At the very moment when the last thing the country needs is more racial divisiveness, President Obama—who will leave behind a nation suffering from more racial hostility than was the case when he took office—and the First Lady pick now to talk to People magazine about the racial indignities they say they have endured.

Good grief. Couldn’t they do this at another time? You’d almost think they want to stir up racial animosity. ABC News reports:

“Barack Obama was a black man that [sic] lived on the South Side of Chicago, who had his share of troubles catching cabs," Michelle Obama told the magazine.

On one occasion, she said, her husband “was wearing a tuxedo at a black-tie dinner, and somebody asked him to get coffee.”

President Obama said he's even been mistakenly treated as a valet.

“There’s no black male my age, who’s a professional, who hasn’t come out of a restaurant and is waiting for their car and somebody didn’t hand them their car keys," he said, according to excerpts of the interview released today.

The first lady also described being mistreated at a Target store in suburban Washington, during a shopping trip she took in 2011.

"Even as the first lady," she told the magazine, "during the wonderfully publicized trip I took to Target, not highly disguised, the only person who came up to me in the store was a woman who asked me to help her take something off a shelf."

I wonder if Mrs. Obama has considered that perhaps the Target employee didn’t recognize her and thought she was a fellow employee, in which case it would be no indignity to be asked to take something off a shelf. In fact, when somebody asks you to lend a hand, it's not necessarily intended as an insult. I have to agree with columnist John Ransom:

Michelle Obama goes on to say that she’s been mistaken for a worker at Target.

Oh, the horror.

Ransom acknowledges a sad fact: there is racism in this country—on both sides and mostly latent (but not as latent as it used to be before the Rev. Al Sharpton and other racial opportunists did all they could to bring it to the fore).  But Ransom goes on to point out that both the Obamas have led privileged lives:

After all, they have not suffered from the real racism endemic to America: The education system has served them both very well; there have been no extended periods of unemployment for either of them; Barack has not been incarcerated over petty drug dealing; if Obama suffers from a shortened life span it will likely because of his smoking, not his race.

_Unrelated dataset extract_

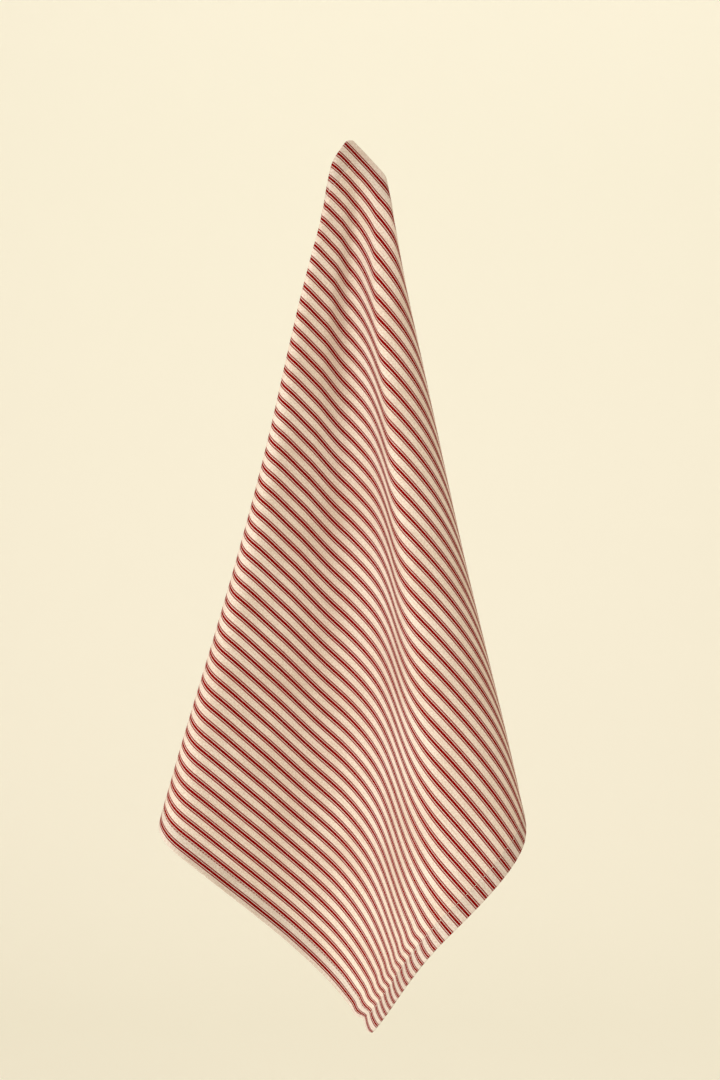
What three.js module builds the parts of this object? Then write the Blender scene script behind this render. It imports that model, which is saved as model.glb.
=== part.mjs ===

Where real racism amongst blacks resides is in education, employment, incarceration and longevity. And Michelle and Barack have no real experience in actually solving any of those problems. In fact, Obama killed the one education program in D.C. aimed at giving blacks an equal footing in regards to education.

And oh, let me tell you, that’s horrible.

And racist too.

The Obamas have every right to tell their stories of race-based, personal grievances, but surely it would not be too much to ask them to tell the whole story: you know, the story that includes his election to the highest office in the land.

There might be better times for them to air these stories than in the immediate aftermath of the Ferguson riots.